91. Il en va de même en matière de transport routier. En effet, étant donné la solution dérogatoire au droit commun inaugurée par l’arrêt précité du 3 août 1932 qui est généralement expliquée par le caractère réglementaire et non purement contractuel des limitations tarifaires , la solution aurait dû être étendue à ce type de transport qui est soumis à une tarification tout à fait semblable à celle dont profite la SNCF. Toutefois, la Chambre commerciale de la Cour de cassation, par deux arrêts du 7 mai 1980 , affirma que « la faute lourde commise au cours de l’exécution d’un transport soumis aux conditions d’application des tarifs pour les transports routiers de marchandises doit, comme en droit commun, être assimilée au dol, de sorte que la limitation d’indemnisation prévue par le tarif applicable ne peut produire effet ». Cela incite à s’interroger sur le fait de savoir si l’exception apportée en 1932 va demeurer. Il semble que la volonté de la Cour de cassation soit de revenir au droit commun, c’est à dire à l’assimilation de la faute lourde au dol .Cependant, il ne semble pas qu’il faille en tirer la conséquence que l’assimilation sera toujours appliquée par les tribunaux. En effet, la jurisprudence a, en d’autres occasions, refusé de tirer les conséquences de l’adage romain .

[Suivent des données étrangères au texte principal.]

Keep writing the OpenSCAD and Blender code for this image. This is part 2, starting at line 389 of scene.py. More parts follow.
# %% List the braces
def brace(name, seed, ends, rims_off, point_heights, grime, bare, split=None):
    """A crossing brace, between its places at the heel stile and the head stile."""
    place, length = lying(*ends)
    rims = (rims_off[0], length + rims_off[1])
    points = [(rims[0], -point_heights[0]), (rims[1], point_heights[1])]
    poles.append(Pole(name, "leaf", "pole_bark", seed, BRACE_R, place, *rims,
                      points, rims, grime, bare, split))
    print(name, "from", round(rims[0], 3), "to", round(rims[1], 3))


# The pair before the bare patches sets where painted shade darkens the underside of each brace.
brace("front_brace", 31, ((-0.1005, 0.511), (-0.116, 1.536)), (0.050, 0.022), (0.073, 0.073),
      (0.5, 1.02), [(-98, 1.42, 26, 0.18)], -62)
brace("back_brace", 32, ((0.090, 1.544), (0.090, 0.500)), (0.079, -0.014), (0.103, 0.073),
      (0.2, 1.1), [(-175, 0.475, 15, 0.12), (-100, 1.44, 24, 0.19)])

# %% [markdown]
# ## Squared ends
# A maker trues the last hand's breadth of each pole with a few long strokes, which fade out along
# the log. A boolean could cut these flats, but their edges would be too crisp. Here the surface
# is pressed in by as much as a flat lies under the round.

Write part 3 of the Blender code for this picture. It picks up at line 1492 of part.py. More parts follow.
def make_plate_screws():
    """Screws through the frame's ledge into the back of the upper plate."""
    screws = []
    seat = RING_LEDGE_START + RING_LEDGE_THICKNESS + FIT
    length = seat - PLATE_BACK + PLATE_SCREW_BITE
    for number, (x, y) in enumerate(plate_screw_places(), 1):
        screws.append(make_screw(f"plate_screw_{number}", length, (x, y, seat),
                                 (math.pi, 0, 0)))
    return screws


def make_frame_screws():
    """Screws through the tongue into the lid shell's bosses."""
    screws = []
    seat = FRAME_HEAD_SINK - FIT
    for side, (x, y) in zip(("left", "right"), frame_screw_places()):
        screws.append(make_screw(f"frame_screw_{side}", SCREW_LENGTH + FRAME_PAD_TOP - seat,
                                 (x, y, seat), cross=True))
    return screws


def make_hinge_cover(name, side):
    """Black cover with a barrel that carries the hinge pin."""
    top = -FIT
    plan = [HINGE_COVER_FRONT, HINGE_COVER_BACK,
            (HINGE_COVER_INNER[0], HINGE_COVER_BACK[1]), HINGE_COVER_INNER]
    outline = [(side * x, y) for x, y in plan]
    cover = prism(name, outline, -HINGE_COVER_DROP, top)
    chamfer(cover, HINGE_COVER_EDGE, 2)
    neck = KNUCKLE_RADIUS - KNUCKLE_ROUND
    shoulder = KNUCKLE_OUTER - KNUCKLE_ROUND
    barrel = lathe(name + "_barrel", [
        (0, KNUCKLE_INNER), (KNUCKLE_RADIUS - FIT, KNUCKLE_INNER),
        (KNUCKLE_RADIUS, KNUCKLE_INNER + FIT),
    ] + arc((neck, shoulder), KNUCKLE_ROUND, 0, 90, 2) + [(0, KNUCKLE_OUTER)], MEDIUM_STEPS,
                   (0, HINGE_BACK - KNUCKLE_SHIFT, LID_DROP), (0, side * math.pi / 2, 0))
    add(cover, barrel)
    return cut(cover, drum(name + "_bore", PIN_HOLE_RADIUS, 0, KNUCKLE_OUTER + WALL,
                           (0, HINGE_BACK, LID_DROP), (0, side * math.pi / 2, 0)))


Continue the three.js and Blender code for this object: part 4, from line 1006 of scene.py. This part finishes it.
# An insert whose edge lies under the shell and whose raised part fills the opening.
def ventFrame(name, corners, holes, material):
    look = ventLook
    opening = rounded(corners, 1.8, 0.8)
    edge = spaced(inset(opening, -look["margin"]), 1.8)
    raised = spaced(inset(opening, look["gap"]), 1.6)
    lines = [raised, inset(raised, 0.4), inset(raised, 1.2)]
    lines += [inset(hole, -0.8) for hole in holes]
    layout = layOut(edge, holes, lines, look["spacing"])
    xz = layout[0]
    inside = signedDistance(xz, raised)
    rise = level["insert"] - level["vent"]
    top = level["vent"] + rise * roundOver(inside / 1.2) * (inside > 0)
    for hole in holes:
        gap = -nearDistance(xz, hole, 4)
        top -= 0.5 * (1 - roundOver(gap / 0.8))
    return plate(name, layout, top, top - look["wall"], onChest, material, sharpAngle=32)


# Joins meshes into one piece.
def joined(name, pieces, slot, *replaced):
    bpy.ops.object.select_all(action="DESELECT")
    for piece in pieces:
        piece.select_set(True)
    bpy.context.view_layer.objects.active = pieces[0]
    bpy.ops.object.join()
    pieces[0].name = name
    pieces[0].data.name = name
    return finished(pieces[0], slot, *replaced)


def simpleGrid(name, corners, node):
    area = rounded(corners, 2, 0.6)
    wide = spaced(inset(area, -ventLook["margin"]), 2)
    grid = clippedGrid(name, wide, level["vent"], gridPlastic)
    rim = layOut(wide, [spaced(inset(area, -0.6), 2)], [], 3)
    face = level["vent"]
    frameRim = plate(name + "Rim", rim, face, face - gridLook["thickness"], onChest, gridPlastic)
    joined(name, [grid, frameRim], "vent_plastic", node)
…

2 : En matière de prescription.

92. La jurisprudence a encore manifesté son opposition à l’application de l’adage Culpa lata dolo aequiparatur dans le domaine de la prescription. Contrairement au domaine des transports, la Cour de cassation n’a à ce sujet fait preuve d’aucune hésitation. En effet, dans un arrêt de la Chambre commerciale du 12 juillet 2004 , la Cour de cassation est venue poser le principe selon lequel « la disposition contractuelle abrégeant le délai de prescription reçoit application même en cas de faute lourde ». Ainsi, cette dernière, qui fait traditionnellement échec aux clauses limitatives de responsabilité, n’a pas vocation à paralyser l’invocation des clauses abréviatives de prescription. Il est pourtant vrai que celles-ci, lorsqu’elles ne sont pas interdites , ont pour conséquence de placer le débiteur plus rapidement que ne l’avait décidé la loi à l’abri des poursuites de son créancier et donc, d’une certaine façon, de limiter son degré d’exposition aux sanctions contractuelles. Mais là s’arrête l’assimilation car une chose est la prescription, autre chose est l’exécution. On ne peut analyser de la même manière , d’une part, la limitation du délai d’action du créancier qui peut toujours, s’il agit dans les temps, rechercher l’entière responsabilité du débiteur, et d’autre part, la limitation de responsabilité de ce dernier.